The interesting stuff is what lies in between those extremes.

I would like to discuss how we could use UBLK to implement a
common FTL with the right knobs to cater for a wide range of workloads
that utilize raw block devices. We had some knobs in  the now-dead pblk,
a FTL for open channel devices, but I think we could do way better than that.

Pblk did not require bouncing writes and had knobs for over-provisioning and
workload isolation which could be implemented. We could also add options
for different garbage collection policies.
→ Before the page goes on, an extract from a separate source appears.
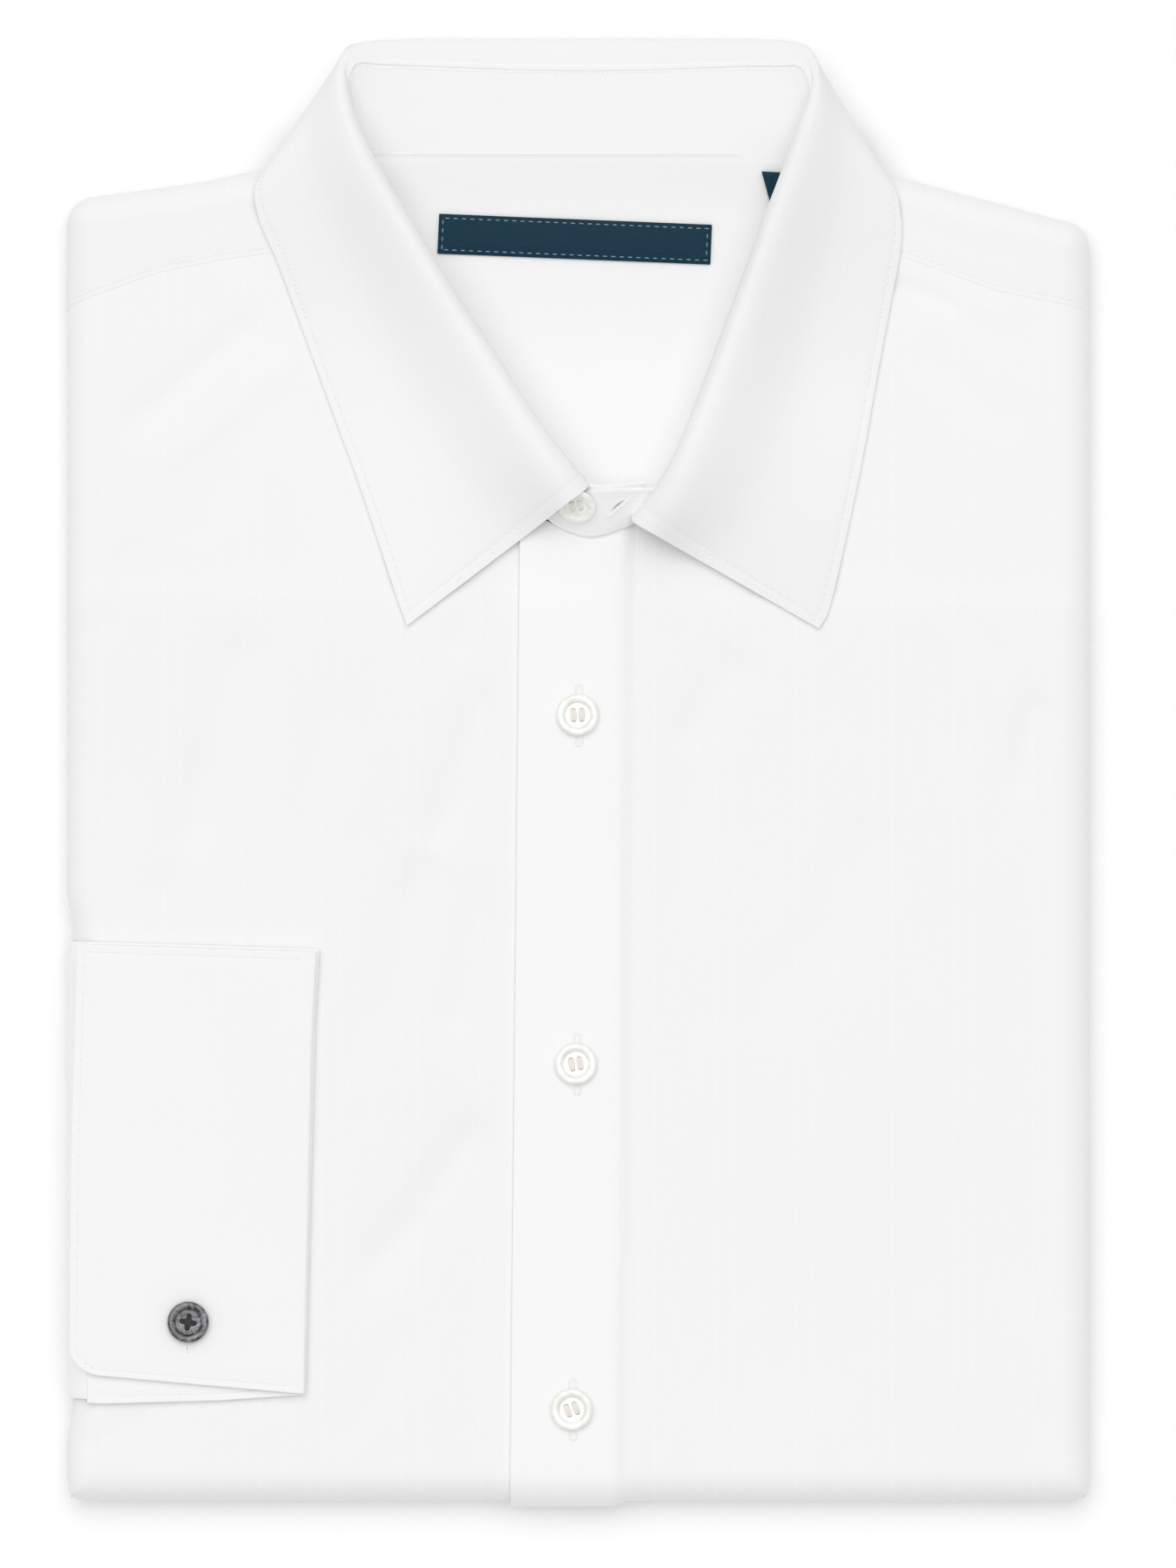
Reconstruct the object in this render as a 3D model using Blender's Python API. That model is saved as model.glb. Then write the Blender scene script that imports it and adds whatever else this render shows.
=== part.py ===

In userspace it would also 
be easy to support default block indirection sizes, reducing logical-physical
translation table memory overhead.

Use cases for such an FTL includes SSD caching stores such as Apache
traffic server [1] and CacheLib[2]. CacheLib's block cache and the apache
traffic server storage workloads are *almost* zone block device compatible
and would need little translation overhead to perform very well on e.g.
ZNS SSDs.

There are probably more use cases that would benefit.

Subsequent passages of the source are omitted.